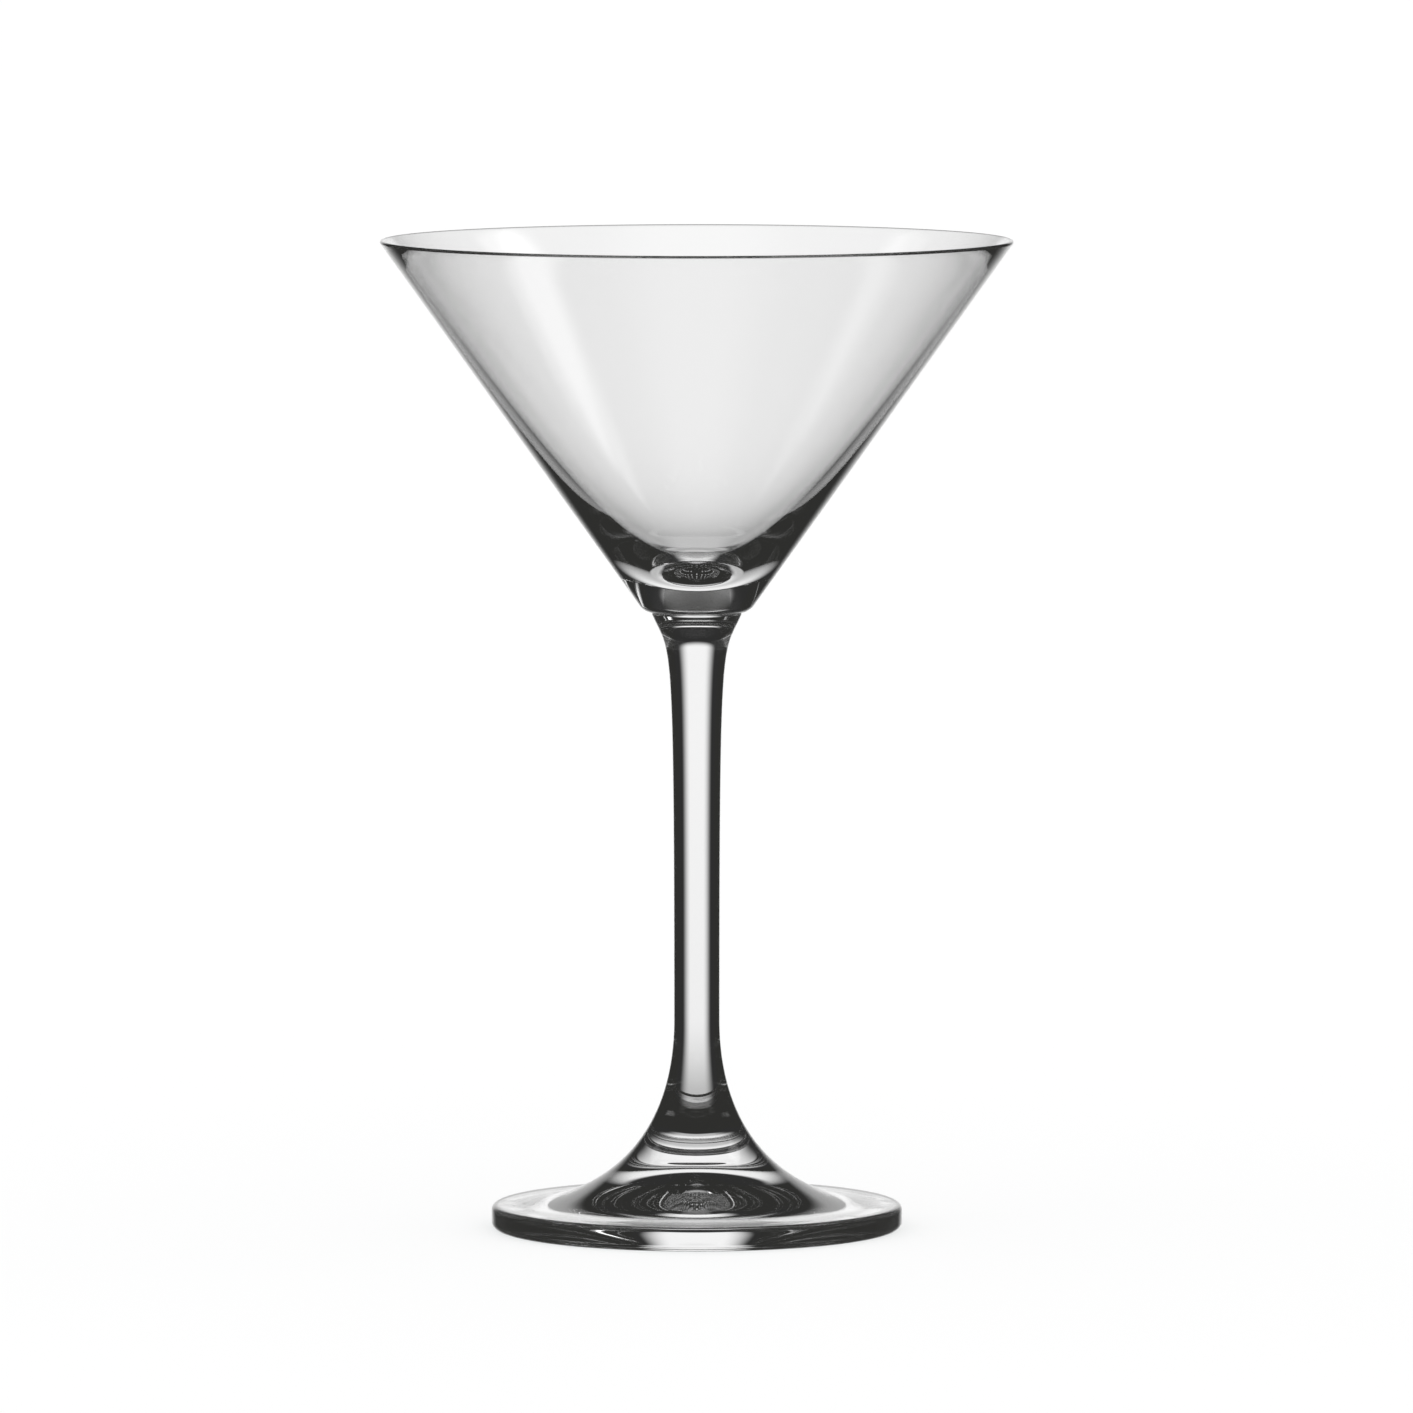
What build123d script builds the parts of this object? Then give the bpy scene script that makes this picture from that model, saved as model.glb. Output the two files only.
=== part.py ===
"""A stemmed martini glass: bowl, stem and foot, each a gather of clear glass, fused hot end to end.

Millimetres, +Z up. The origin is on the glass's axis, at the height of the surface it stands on.
Every piece is round about that axis, so each one is half an outline revolved through a full turn.
"""

import os
from math import asin, atan2, cos, hypot, pi, radians, sin, sqrt

from build123d import *

# Overall sizes
glass_height = 170.0  # from the table to the top of the rim
rim_diameter = 108.4  # outside
foot_diameter = 70.6
bowl_height = 63.9  # from the joint with the stem to the top of the rim

# Bowl
rim_thickness = 0.7  # also the diameter of the rounded rim
wall_taper = radians(1.75)  # how much faster the inside narrows than the outside, just below the rim
wall_reach = 50.0  # how far the inner wall's direction is held on the way down
bottom_reach = 12.0  # how far the level direction of the inside's bottom is held on the way out
base_thickness = 7.0  # solid glass below the lowest point of the inside
base_round = 3.0  # where the outer wall turns in to the joint

# Stem
shank_diameter = 7.8
collar_diameter = 15.4  # widest place, just below the bowl
collar_round = 0.3
neck_carry = 0.5  # the shank's straight direction is carried this near the collar's edge
neck_swell = 0.6  # how far the neck's second handle stands out from the shank
neck_drop = 7.4  # how far it lies below the collar's edge

# Flare, one curve from the shank to the foot's margin, which crosses the joint of stem and foot
flare_height = 36.0  # where the shank starts to open
flare_hold = 26.5  # how long the shank's direction is held on the way down
toe_hold = 8.0  # how long the margin's direction is held on the way in

# Foot
foot_joint_height = 17.5
foot_edge_height = 4.15
foot_margin = 2.8  # level ring around the top of the foot
edge_round_top = 1.0
edge_round_bottom = 1.2
ring_width = 4.0  # flat ring that the glass stands on
skirt_radius = 152.5  # shallow sphere just inside the standing ring
dome_radius = 22.0  # where the dome under the middle starts to rise out of that sphere
dome_hold = 12.0  # how far the sphere's direction is held on the way in
dome_reach = 6.0  # how far the level direction of the dome's top is held on the way out
dome_height = 6.0  # hollow under the foot, at its middle

# Places that follow from the sizes
bowl_joint_height = glass_height - bowl_height
shank_radius = shank_diameter / 2
collar_radius = collar_diameter / 2
seat_radius = collar_radius - collar_round
collar_edge_height = bowl_joint_height - collar_round
foot_radius = foot_diameter / 2
margin_end_radius = foot_radius - edge_round_top
margin_radius = margin_end_radius - foot_margin
edge_top_height = foot_edge_height - edge_round_top
ring_radius = foot_radius - edge_round_bottom
hollow_radius = ring_radius - ring_width
skirt_centre_height = -sqrt(skirt_radius**2 - hollow_radius**2)
dome_start_height = skirt_centre_height + sqrt(skirt_radius**2 - dome_radius**2)
dome_start_slope = asin(dome_radius / skirt_radius)


def on_circle(centre, radius, angle):
    """The point of a circle that lies in the given direction from its centre."""
    return (centre[0] + radius * cos(angle), centre[1] + radius * sin(angle))


def wall_normal(low_centre, low_radius, high_centre, high_radius):
    """Outward direction of the straight wall that touches two circles on their outer side."""
    across = high_centre[0] - low_centre[0]
    up = high_centre[1] - low_centre[1]
    lean = atan2(up, across) - asin((high_radius - low_radius) / hypot(across, up))
    return lean - pi / 2


def flare_handles():
    """Control points of the flare, from the foot's margin up to the shank."""
    return (
        (margin_radius, foot_edge_height),
        (margin_radius - toe_hold, foot_edge_height),
        (shank_radius, flare_height - flare_hold),
        (shank_radius, flare_height),
    )


# Bowl: a straight cone outside, a wall that thickens smoothly downwards, and a thick solid base
bead_radius = rim_thickness / 2
bead_centre = (rim_diameter / 2 - bead_radius, glass_height - bead_radius)
turn_centre = (seat_radius, bowl_joint_height + base_round)
bottom_height = bowl_joint_height + base_thickness
outer_normal = wall_normal(turn_centre, base_round, bead_centre, bead_radius)
inner_normal = outer_normal - wall_taper
outer_low = on_circle(turn_centre, base_round, outer_normal)
outer_high = on_circle(bead_centre, bead_radius, outer_normal)
inner_high = on_circle(bead_centre, -bead_radius, inner_normal)
inside_handles = (
    inner_high,
    on_circle(inner_high, wall_reach, inner_normal - pi / 2),
    (bottom_reach, bottom_height),
    (0, bottom_height),
)

with BuildPart() as bowl:
    with BuildSketch(Plane.XZ):
        with BuildLine():
            Line((0, bowl_joint_height), (seat_radius, bowl_joint_height))
            RadiusArc((seat_radius, bowl_joint_height), outer_low, -base_round)
            Line(outer_low, outer_high)
            ThreePointArc(outer_high, (bead_centre[0], glass_height), inner_high)
            Bezier(*inside_handles)
            Line((0, bottom_height), (0, bowl_joint_height))
        make_face()
    revolve(axis=Axis.Z)
bowl.part.label = "bowl"

# Stem: a flat seat under the bowl, a slender shank, and the top of the flare
with BuildPart() as stem:
    with BuildSketch(Plane.XZ):
        with BuildLine():
            Line((0, bowl_joint_height), (seat_radius, bowl_joint_height))
            RadiusArc(
                (seat_radius, bowl_joint_height), (collar_radius, collar_edge_height), collar_round
            )
            Bezier(
                (collar_radius, collar_edge_height),
                (shank_radius + neck_swell, collar_edge_height - neck_drop),
                (shank_radius, collar_edge_height - neck_carry),
                (shank_radius, flare_height),
            )
            Bezier(*flare_handles())
            Line((margin_radius, foot_edge_height), (0, foot_edge_height))
            Line((0, foot_edge_height), (0, bowl_joint_height))
        make_face()
    revolve(axis=Axis.Z)
    split(bisect_by=Plane.XY.offset(foot_joint_height), keep=Keep.TOP)
stem.part.label = "stem"

# Foot: the rest of the flare, a level margin, a thick rounded edge, and a domed hollow underneath
dome_start = (dome_radius, dome_start_height)
with BuildPart() as foot:
    with BuildSketch(Plane.XZ):
        with BuildLine():
            Bezier(*flare_handles())
            Line((margin_radius, foot_edge_height), (margin_end_radius, foot_edge_height))
            RadiusArc(
                (margin_end_radius, foot_edge_height), (foot_radius, edge_top_height), edge_round_top
            )
            Line((foot_radius, edge_top_height), (foot_radius, edge_round_bottom))
            RadiusArc((foot_radius, edge_round_bottom), (ring_radius, 0), edge_round_bottom)
            Line((ring_radius, 0), (hollow_radius, 0))
            RadiusArc((hollow_radius, 0), dome_start, -skirt_radius)
            Bezier(
                dome_start,
                on_circle(dome_start, dome_hold, pi - dome_start_slope),
                (dome_reach, dome_height),
                (0, dome_height),
            )
            Line((0, dome_height), (0, flare_height))
            Line((0, flare_height), (shank_radius, flare_height))
        make_face()
    revolve(axis=Axis.Z)
    split(bisect_by=Plane.XY.offset(foot_joint_height), keep=Keep.BOTTOM)
foot.part.label = "foot"

os.makedirs("parts", exist_ok=True)
export_step(bowl.part, "parts/bowl.step")
export_step(stem.part, "parts/stem.step")
export_step(foot.part, "parts/foot.step")
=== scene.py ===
"""Martini glass: three gathers of clear glass, fused hot, and lit from behind as glass is.

Metres, +Z up, with the glass standing at the origin. Every piece is an outline carried round the
axis. An outline is an array of (radius, height) rows that keeps the solid on its left.
"""

from math import asin, atan2, cos, hypot, pi, radians, sin, sqrt, tan

import bpy
import numpy as np
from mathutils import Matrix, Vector


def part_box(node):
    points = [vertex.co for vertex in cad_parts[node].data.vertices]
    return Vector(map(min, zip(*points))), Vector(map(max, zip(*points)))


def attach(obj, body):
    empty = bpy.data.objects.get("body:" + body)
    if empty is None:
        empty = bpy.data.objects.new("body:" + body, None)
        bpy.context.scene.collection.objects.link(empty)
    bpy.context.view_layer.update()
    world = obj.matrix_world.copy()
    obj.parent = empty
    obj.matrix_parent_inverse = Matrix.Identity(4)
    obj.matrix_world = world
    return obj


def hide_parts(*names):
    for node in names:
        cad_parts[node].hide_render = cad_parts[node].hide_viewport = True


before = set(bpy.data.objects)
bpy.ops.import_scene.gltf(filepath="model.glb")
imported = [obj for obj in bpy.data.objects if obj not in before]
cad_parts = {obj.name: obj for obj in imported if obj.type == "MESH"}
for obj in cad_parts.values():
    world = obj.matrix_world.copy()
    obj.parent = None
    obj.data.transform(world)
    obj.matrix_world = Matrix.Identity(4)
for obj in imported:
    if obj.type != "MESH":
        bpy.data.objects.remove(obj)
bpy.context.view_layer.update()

# ---------------------------------------------------------------- sizes
MM = 0.001
bowl_low, bowl_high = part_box("bowl")
foot_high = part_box("foot")[1]
rim_radius = bowl_high[0]
glass_height = bowl_high[2]
bowl_joint_height = bowl_low[2]
foot_joint_height = foot_high[2]
foot_radius = foot_high[0]

# Bowl
rim_thickness = 0.7 * MM
wall_taper = radians(1.75)
wall_reach = 50.0 * MM
bottom_reach = 12.0 * MM
base_thickness = 7.0 * MM
base_round = 3.0 * MM

# Stem
shank_radius = 3.9 * MM
collar_radius = 7.7 * MM
collar_round = 0.3 * MM
neck_carry = 0.5 * MM
neck_swell = 0.6 * MM
neck_drop = 7.4 * MM

# Flare
flare_height = 36.0 * MM
flare_hold = 26.5 * MM
toe_hold = 8.0 * MM

# Foot
foot_edge_height = 4.15 * MM
foot_margin = 2.8 * MM
edge_round_top = 1.0 * MM
edge_round_bottom = 1.2 * MM
ring_width = 4.0 * MM
skirt_radius = 152.5 * MM
dome_radius = 22.0 * MM
dome_hold = 12.0 * MM
dome_reach = 6.0 * MM
dome_height = 6.0 * MM

# Ripple where foot and stem are fused
seam_spread = 1.1 * MM
seam_pitch = 1.3 * MM
seam_depth = 0.010 * MM

# Places that follow from the sizes
seat_radius = collar_radius - collar_round
collar_edge_height = bowl_joint_height - collar_round
margin_end_radius = foot_radius - edge_round_top
margin_radius = margin_end_radius - foot_margin
edge_top_height = foot_edge_height - edge_round_top
ring_radius = foot_radius - edge_round_bottom
hollow_radius = ring_radius - ring_width

# Meshes
turns = 512  # faces round the axis
crease = radians(28)  # edges sharper than this stay sharp
hair = 1e-6


# ---------------------------------------------------------------- outlines
def straight(start, end, steps=3):
    """A line: the two ends mixed in even shares."""
    share = np.linspace(0, 1, steps)[:, None]
    return (1 - share) * np.array(start) + share * np.array(end)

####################

INSTRUCTION –
Quote verbatim the opening lines of the listing above, ending with the line where "end to end." appears; include both endpoints and nothing more.

RESULT –
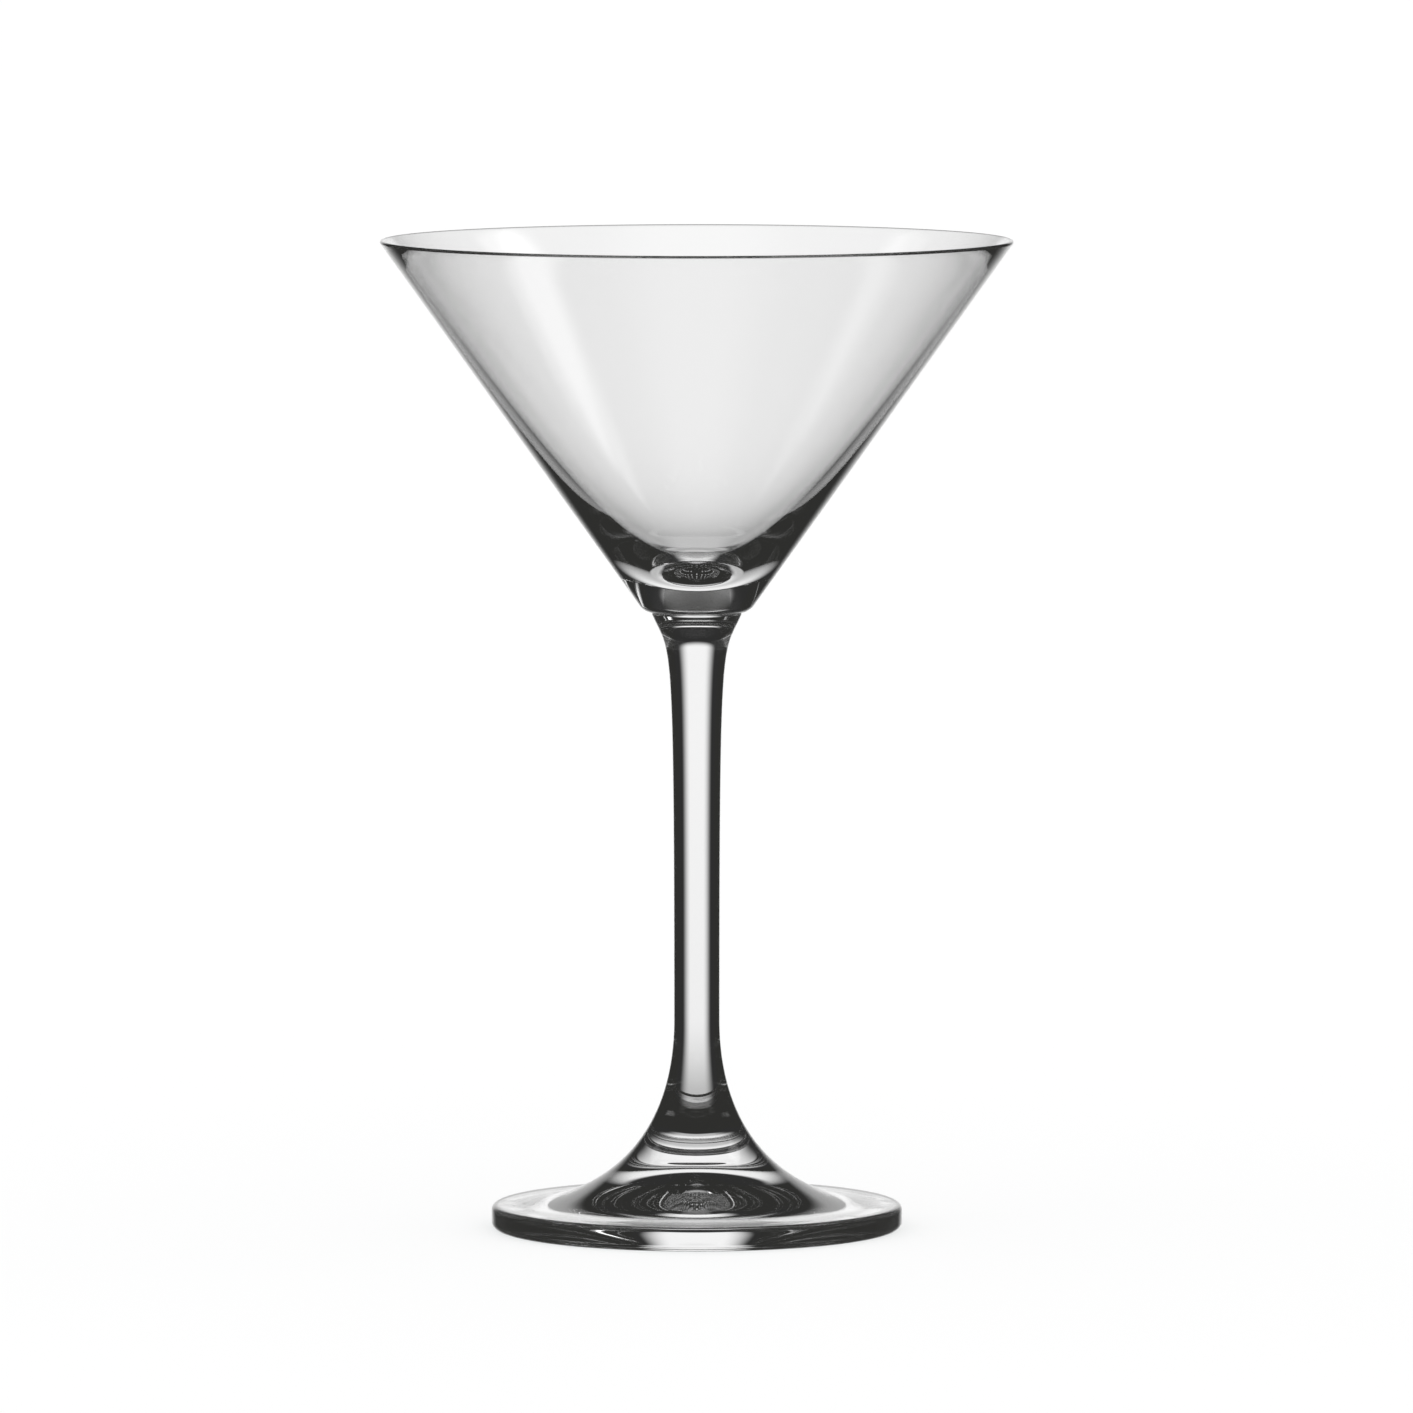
What build123d script builds the parts of this object? Then give the bpy scene script that makes this picture from that model, saved as model.glb. Output the two files only.
=== part.py ===
"""A stemmed martini glass: bowl, stem and foot, each a gather of clear glass, fused hot end to end.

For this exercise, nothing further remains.